La película La forma de agua de Guillermo del Toro que se estrena en Argentina cuenta la historia de amor de una chica muda y de un monstruo anfibio. Sus trece denominaciones al Oscar la hacen un éxito de taquilla en todo el mundo. La belleza de las imágenes y la maestría con la cuál el director (coguionista del Hobbit) cuenta una historia inimaginable nos hace pensar en los tantos mundos que habitan adentro de uno. Metáfora de las minorías, una discapacitada y un extraño ser proveniente del Amazonas, recupera la tradición de los cuentos mitológicos que poblaron las leyendas de un tiempo en el que la autoría de un relato no era lo más importante.

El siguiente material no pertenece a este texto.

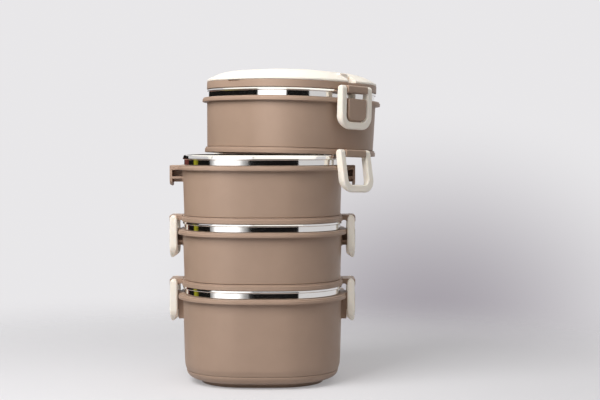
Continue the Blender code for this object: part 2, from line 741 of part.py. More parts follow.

       La mayoría de los cuentos que perduran en el tiempo son anónimos. Aunque insistamos en individualizar la creación, otorgar premios y jactarnos de lo brillantes que somos , el tiempo se encarga de borrar de la memoria colectiva el quién y el cuándo, para preservar lo esencial, la trama. Nadie sabe quién contó por primera vez la historia de Asterión, el niño que nació de la infidelidad de la reina Pasifae con el toro blanco que Zeus envió a modo de anzuelo al rey Minos para saber si le era leal, popularmente conocido como el Minotauro.  Podemos saber que la escribió Apolodoro por primera vez, pero jamás quién la creó. Así son las cosas perdurables, anteriores a la época ególatra en la que vivimos.  De ésa clase madera de ley estaba hecho Jonas Salk, el creador de la vacuna de la poliomielitis. Cuándo le preguntaron por qué no patentaba su logro, en la década de 50, contestó   “Se puede patentar el Sol”?